- _GIVEN PROBLEM_
In the listing that follows, the range to quote begins at the line that has "in_middle() toy_strap(saucer_x, saucer_strap_len);" and ends after the line that has "obj.matrix_parent_inverse = Matrix.Identity(4)"; quote it verbatim and add nothing.

- _SUPPLIED MATERIAL_
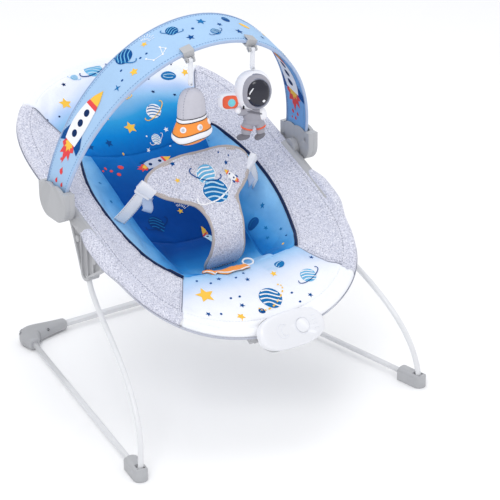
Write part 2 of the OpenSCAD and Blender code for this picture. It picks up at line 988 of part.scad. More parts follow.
module vibe_screws() {
  color(steel)
    in_cap_frame()
      for (x = [-20, 36])
        translate([x, 0, cap_gap + 2]) {
          cylinder(r = 2.8, h = 1.4);
          translate([0, 0, -1.9]) cylinder(r = 1.5, h = 2);
        }
}

// ---- toy bar ----

arch_base = [pivot_y + 13, pivot_z - 6];
core_t = 2.4;
core_w = 28;
core_start = 3.7;
sleeve_t = 7;
sleeve_start = 4.5;

// frame of the arch: X across the seat, Y up along the arch, Z across the band
module in_arch_frame() {
  translate([0, arch_base[0], arch_base[1]])
    rotate([arch_lean, 0, 0])
      children();
}

// a point of the arch's middle line in its own (x, up) plane, offset outwards
function arch_point(angle, out) =
  let (
    p = [arch_half_w * cos(angle), arch_h * sin(angle)],
    n = unit([arch_h * cos(angle), arch_half_w * sin(angle)])
  )
    p + out * n;

// the bent strip inside the sleeve, or the slot for it when grown and started lower
module core_strip(start, grow) {
  steps = 40;
  angles = [for (i = [0:steps]) mix(start, 180 - start, i / steps)];
  in_arch_frame()
    rotate([90, 0, 0])
      translate([0, 0, -core_w / 2 - grow])
        linear_extrude(core_w + 2 * grow)
          polygon(concat(
            [for (i = [0:steps]) arch_point(angles[i], core_t / 2 + grow)],
            [for (i = [steps:-1:0]) arch_point(angles[i], -core_t / 2 - grow)]
          ));
}

module bar_core() {
  color("Gainsboro") core_strip(core_start, 0);
}

function sleeve_width(angle) = mix(sleeve_w_end, sleeve_w_top, sin(angle));

// one ring of the sleeve: four outer corners, then four inner corners
function sleeve_ring(angle, t, w) =
  let (a = arch_point(angle, t / 2), b = arch_point(angle, -t / 2))
    [[a[0], -w / 2, a[1]], [a[0], w / 2, a[1]], [b[0], w / 2, b[1]], [b[0], -w / 2, b[1]]];

// padded sleeve round the strip
module bar_sleeve() {
  steps = 40;
  rings = [
    for (i = [0:steps])
      let (angle = mix(sleeve_start, 180 - sleeve_start, i / steps))
        sleeve_ring(angle, sleeve_t, sleeve_width(angle))
  ];
  color("LightSkyBlue")
    difference() {
      in_arch_frame()
        polyhedron(points = [for (r = rings) each r], faces = stack_faces(steps + 1, 4));
      core_strip(core_start - 1, 0.25);
    }
}

paddle_half_w = 37;
paddle_up = 30;
paddle_down = 17;
paddle_corner_r = 26;
paddle_screw_spots = [[-27, 18], [27, 10]];
paddle_screw_len = 12;

// the paddle's outline round the pivot: straight sides with rounded lower corners
module paddle_outline(shrink) {
  r = paddle_corner_r - shrink;
  w = paddle_half_w - shrink;
  low = shrink - paddle_down;
  high = paddle_up - shrink;
  translate([-w, low + r]) square([2 * w, high - low - r]);
  translate([r - w, low]) square([2 * (w - r), high - low]);
  for (side = [-1, 1])
    translate([side * (w - r), low + r]) circle(r = r);
}

module in_paddle_frame() {
  translate([0, pivot_y, pivot_z]) children();
}

// room for the sleeve in the paddle's top edge
module paddle_mouth(x_low, x_high) {
  half_w = sleeve_w_end / 2 + 3;
  in_arch_frame()
    translate([x_low, -half_w, 22]) cube([x_high - x_low, 2 * half_w, 40]);
}

module paddle_screw(spot, grow) {
  in_paddle_frame()
    translate([paddle_in_x + 1, spot[0], spot[1]])
      rotate([0, 90, 0]) {
        translate([0, 0, -grow]) cylinder(r = 2.6 + grow, h = 1.4 + 2 * grow);
        cylinder(r = 1.3 + grow, h = paddle_screw_len + grow);
      }
}

module paddle_inner() {
  color(grey_plastic)
    difference() {
      union() {
        difference() {
          in_paddle_frame() across_x(paddle_in_x, paddle_mid_x - 0.05) paddle_outline(0);
          in_paddle_frame()
            across_x(paddle_in_x + paddle_wall, paddle_mid_x + 1) paddle_outline(3);
          paddle_mouth(paddle_in_x + 0.9, paddle_mid_x + 1);
        }
        in_paddle_frame()
          for (spot = paddle_screw_spots)
            translate([paddle_in_x, spot[0], spot[1]])
              rotate([0, 90, 0])
                cylinder(r = 4, h = paddle_mid_x - paddle_in_x - 1.6);
      }
      in_paddle_frame()
        translate([paddle_in_x - 1, 0, 0])
          rotate([0, 90, 0])
            cylinder(r = pivot_r + pin_fit, h = 5);
      for (spot = paddle_screw_spots) {
        paddle_screw(spot, fit);
        in_paddle_frame()
          translate([paddle_in_x - 1, spot[0], spot[1]])
            rotate([0, 90, 0])
              cylinder(r = 2.6 + fit, h = 2.5);
      }
    }
}

module paddle_outer() {
  color(grey_plastic)
    difference() {
      union() {
        difference() {
          in_paddle_frame() across_x(paddle_mid_x, paddle_out_x) paddle_outline(0);
          in_paddle_frame()
            across_x(paddle_mid_x - 1, paddle_out_x - paddle_wall) paddle_outline(3);
          paddle_mouth(paddle_mid_x - 1, paddle_mid_x + 3);
        }
        // two pillars that take the screws
        in_paddle_frame()
          for (spot = paddle_screw_spots)
            translate([paddle_mid_x - 1.4, spot[0], spot[1]])
              rotate([0, 90, 0])
                cylinder(r = 3.6, h = paddle_out_x - paddle_mid_x + 0.4);
      }
      for (spot = paddle_screw_spots) paddle_screw(spot, fit);
    }
}

module paddle_screws() {
  color(steel)
    both_sides()
      for (spot = paddle_screw_spots) paddle_screw(spot, 0);
}

// ---- hanging toys ----

saucer_x = -43;
astronaut_x = 60;
pin_r = 1.5;
clip_w = 16;
strap_t = 2;

// height of the arch above its base at a given x
function arch_up(x) = arch_h * sqrt(1 - pow(x / arch_half_w, 2));

// half the sleeve's width at a given x
function half_sleeve(x) = sleeve_width(asin(arch_up(x) / arch_h)) / 2;

// point on the front edge of the band at a given x
function band_edge(x) =
  let (up = arch_up(x), w = half_sleeve(x))
    [
      x,
      arch_base[0] - up * sin(arch_lean) - w * cos(arch_lean),
      arch_base[1] + up * cos(arch_lean) - w * sin(arch_lean)
    ];

function toy_hook(x) = band_edge(x) + [0, -5, -9];

// angle of the band's slope at a given x
function band_slope(x) =
  atan2(-x * arch_h * arch_h, arch_up(x) * arch_half_w * arch_half_w);

module toy_clip(x) {
  hook = toy_hook(x);
  // jaw that grips the band's front edge
  translate(band_edge(x))
    rotate([arch_lean, 0, 0])
      rotate([0, -band_slope(x), 0])
        difference() {
          translate([-clip_w / 2, -3, -6]) cube([clip_w, 13, 12]);
          translate([-clip_w, -0.6, -4]) cube([2 * clip_w, 20, 8]);
        }
  // two ears that hold the strap's pin
  for (side = [-1, 1])
    difference() {
      translate([x + side * 5.5 - 1.2, hook[1], hook[2]]) {
        translate([0, -1.6, 0]) cube([2.4, 6.4, 5]);
        rotate([0, 90, 0]) cylinder(r = 3, h = 2.4);
      }
      translate([x - 10, hook[1], hook[2]])
        rotate([0, 90, 0])
          cylinder(r = pin_r + pin_fit, h = 20);
    }
}

module toy_clips() {
  color(grey_plastic) {
    toy_clip(saucer_x);
    toy_clip(astronaut_x);
  }
}

// strap with a cross pin at each end: along X at the top, along Y at the bottom
module toy_strap(x, length) {
  color(white_plastic)
    translate(toy_hook(x)) {
      translate([-7, 0, 0]) rotate([0, 90, 0]) cylinder(r = pin_r, h = 14);
      translate([-3, -strap_t / 2, -length]) cube([6, strap_t, length]);
      translate([0, 4.5, -length]) rotate([90, 0, 0]) cylinder(r = pin_r, h = 9);
    }
}

// two fabric ears that hang a toy on its strap's lower pin
module toy_ears() {
  for (side = [-1, 1])
    difference() {
      translate([-4, side * 2.9 - 1, -9]) cube([8, 2, 12]);
      translate([0, 10, 0]) rotate([90, 0, 0]) cylinder(r = pin_r + pin_fit, h = 20);
    }
}

// half width and height of the saucer, from its tip up to the top of its dome
saucer_profile = [
  [3, 0], [13, 5], [24, 10], [31, 16], [32, 22], [28, 31], [24, 38],
  [22, 44], [21.5, 56], [19, 67], [14, 75], [7, 80], [2, 81]
];
saucer_flatness = 0.62;

// a closed solid of oval rings, flattened along Y
module oval_stack(profile, flatness, sides) {
  points = [
    for (p = profile, i = [0:sides - 1])
      let (a = -360 * i / sides)
        [p[0] * cos(a), p[0] * flatness * sin(a), p[1]]
  ];
  polyhedron(points = points, faces = stack_faces(len(profile), sides));
}

module saucer_toy() {
  hook = toy_hook(saucer_x) - [0, 0, saucer_strap_len];
  color("SandyBrown")
    translate(hook) {
      toy_ears();
      translate([0, 0, -87]) oval_stack(saucer_profile, saucer_flatness, 32);
    }
}

module astronaut_toy() {
  hook = toy_hook(astronaut_x) - [0, 0, astronaut_strap_len];
  color("Gainsboro")
    translate(hook) {
      toy_ears();
      translate([0, 0, -28]) sphere(r = 23);
      // body
      translate([-2, 0, -76]) cylinder(r = 14, h = 30);
      // arms
      translate([-2, -9, -58]) rotate([0, -62, 0]) cylinder(r = 6, h = 24);
      translate([2, -6, -58]) rotate([0, 62, 0]) cylinder(r = 6, h = 22);
      // legs and boots
      for (side = [-1, 1])
        translate([side * 8 - 2, 0, -98]) {
          cylinder(r = 7, h = 26);
          translate([0, -5, 3]) sphere(r = 8);
        }
      // life-support pack
      translate([-52, -6, -42]) cube([42, 12, 22]);
    }
}

// ---- nodes ----

on_side(-1) front_foot();  // front_foot_left
on_side(1) front_foot();  // front_foot_right
on_side(-1) base_rail();  // base_rail_left
on_side(1) base_rail();  // base_rail_right
on_side(-1) rear_connector();  // rear_connector_left
on_side(1) rear_connector();  // rear_connector_right
in_middle() rear_crossbar();
in_middle() connector_screws();
on_side(-1) leg();  // leg_left
on_side(1) leg();  // leg_right
on_side(-1) bracket_outer();  // bracket_outer_left
on_side(1) bracket_outer();  // bracket_outer_right
on_side(-1) bracket_inner();  // bracket_inner_left
on_side(1) bracket_inner();  // bracket_inner_right
in_middle() bracket_screws();
in_middle() seat_rim_head();
in_middle() seat_rim_foot();
on_side(-1) bar_pivot();  // bar_pivot_left
on_side(1) bar_pivot();  // bar_pivot_right
on_side(-1) side_panel();  // side_panel_left
on_side(1) side_panel();  // side_panel_right
in_middle() head_panel();
in_middle() back_pad();
in_middle() seat_pad();
on_side(-1) gusset();  // gusset_left
on_side(1) gusset();  // gusset_right
in_middle() foot_panel();
in_middle() crotch_pad();
on_side(-1) waist_strap();  // waist_strap_left
on_side(1) waist_strap();  // waist_strap_right
on_side(-1) buckle();  // buckle_left
on_side(1) buckle();  // buckle_right
on_side(-1) buckle_tongue();  // buckle_tongue_left
on_side(1) buckle_tongue();  // buckle_tongue_right
in_middle() vibe_cover();
in_middle() vibe_housing();
in_middle() power_button();
in_middle() button_spring();
in_middle() battery_door();
in_middle() battery_door_screw();
in_middle() battery_cells();
in_middle() battery_contacts();
in_middle() circuit_board();
in_middle() vibe_motor();
in_middle() motor_clamp();
in_middle() eccentric_weight();
in_middle() vibe_screws();
in_middle() bar_core();
in_middle() bar_sleeve();
on_side(-1) paddle_outer();  // paddle_outer_left
on_side(1) paddle_outer();  // paddle_outer_right
on_side(-1) paddle_inner();  // paddle_inner_left
on_side(1) paddle_inner();  // paddle_inner_right
in_middle() paddle_screws();
in_middle() toy_clips();
in_middle() toy_strap(saucer_x, saucer_strap_len);  // toy_strap_left
in_middle() toy_strap(astronaut_x, astronaut_strap_len);  // toy_strap_right
in_middle() saucer_toy();
in_middle() astronaut_toy();
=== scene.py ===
import bpy
import bmesh
import json
import math
from math import sin, cos, pi, sqrt, radians, degrees
import numpy as np
from mathutils import Vector, Matrix
from mathutils.bvhtree import BVHTree


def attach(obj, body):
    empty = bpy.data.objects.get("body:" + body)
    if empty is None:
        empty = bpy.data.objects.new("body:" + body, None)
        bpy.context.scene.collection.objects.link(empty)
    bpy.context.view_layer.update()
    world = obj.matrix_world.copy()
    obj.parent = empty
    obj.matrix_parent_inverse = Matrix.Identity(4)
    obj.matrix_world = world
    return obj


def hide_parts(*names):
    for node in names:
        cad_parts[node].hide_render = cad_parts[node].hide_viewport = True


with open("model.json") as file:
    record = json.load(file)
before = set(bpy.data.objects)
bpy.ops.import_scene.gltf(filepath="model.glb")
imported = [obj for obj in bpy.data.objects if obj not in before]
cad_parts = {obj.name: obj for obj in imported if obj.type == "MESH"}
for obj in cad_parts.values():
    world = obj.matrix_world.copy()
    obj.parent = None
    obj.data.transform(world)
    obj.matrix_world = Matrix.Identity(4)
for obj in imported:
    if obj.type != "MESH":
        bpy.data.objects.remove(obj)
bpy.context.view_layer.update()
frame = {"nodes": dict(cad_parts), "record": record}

# Sizes below are in mm in the seat's own frame, as in part.scad;
# row() turns a point into metres in the shared frame, and unrow() turns it back.
SHIFT = 14.9


def row(p):
    return Vector((p[0], p[1] + SHIFT, p[2])) / 1000


def unrow(p):
    p = p * 1000
    return Vector((p.x, p.y - SHIFT, p.z))


def sm(t):
    t = min(1.0, max(0.0, t))
    return t * t * (3 - 2 * t)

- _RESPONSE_
in_middle() toy_strap(saucer_x, saucer_strap_len);  // toy_strap_left
in_middle() toy_strap(astronaut_x, astronaut_strap_len);  // toy_strap_right
in_middle() saucer_toy();
in_middle() astronaut_toy();
=== scene.py ===
import bpy
import bmesh
import json
import math
from math import sin, cos, pi, sqrt, radians, degrees
import numpy as np
from mathutils import Vector, Matrix
from mathutils.bvhtree import BVHTree


def attach(obj, body):
    empty = bpy.data.objects.get("body:" + body)
    if empty is None:
        empty = bpy.data.objects.new("body:" + body, None)
        bpy.context.scene.collection.objects.link(empty)
    bpy.context.view_layer.update()
    world = obj.matrix_world.copy()
    obj.parent = empty
    obj.matrix_parent_inverse = Matrix.Identity(4)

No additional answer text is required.